A wavelet analysis revealed that the presence of significant periodicities in our reconstructed precipitation is not persistent over the study period (Figure 7). Significant cycles of precipitation fluctuations with periodicities lower than ca. 15 years appear during the 16th and at the beginning of 17 centuries, and during the late 19th and 20th centuries. These observations point to a variable strength of the influence of the westerlies on precipitation variations at our study side and a strong influence of regional atmospheric factors. These factors include the influence of local topography, the high elevation of our study site, and the regional climatic effect of the nearby Caspian Sea, for which no long-term data are yet available.

4. Conclusions

We developed a multi-century tree-ring stable oxygen isotope chronology from J. polycarpos and developed the first multi-centennial spring precipitation reconstruction for the semi-arid region of northern Iran. Despite the short instrumental climate record, the verification statistics confirmed the validity and reliability of the linear regression model. Our reconstruction reveals the 18th (the 16th) century as the wettest (driest) period during the last 501 years. Our findings indicate a gradual decline in spring precipitation from the beginning of the 19th century until the ongoing dry period of the 20th century.

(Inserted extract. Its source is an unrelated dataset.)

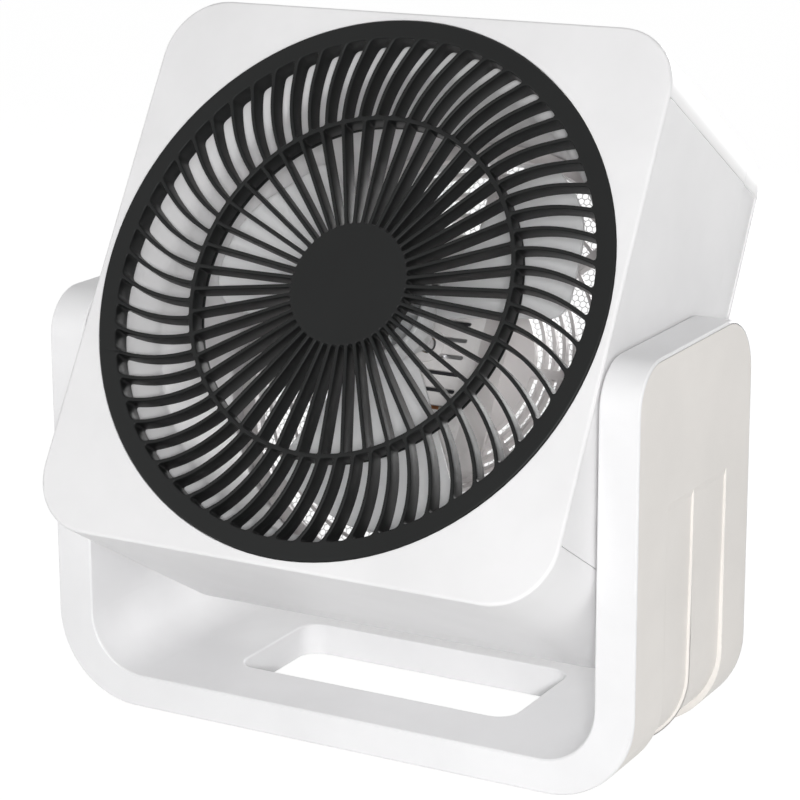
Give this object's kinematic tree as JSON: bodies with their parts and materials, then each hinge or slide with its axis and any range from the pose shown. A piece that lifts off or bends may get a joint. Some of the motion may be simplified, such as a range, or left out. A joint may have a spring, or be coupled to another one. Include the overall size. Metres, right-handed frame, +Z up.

Our precipitation reconstruction additionally manifest variations and extreme events in spring rainfall and the occurrence of extreme climate events increased over the last 501 years. Periods of common climate signals between our reconstruction and two other tree-ring width-based precipitation reconstructions for western Iran indicated some common forcing factors.

The present study has taken an important step in improving our knowledge of hydroclimatic variations in the semi-arid northern Iran, which is of great relevance for sustainable water management. Given the deficiency of other hydroclimate proxies in the region, a denser network of annually resolved proxy series is still needed for a better understanding of spatio-temporal variability of climate and effects of global climate change on the ecosystems in semi-arid regions in northern Iran.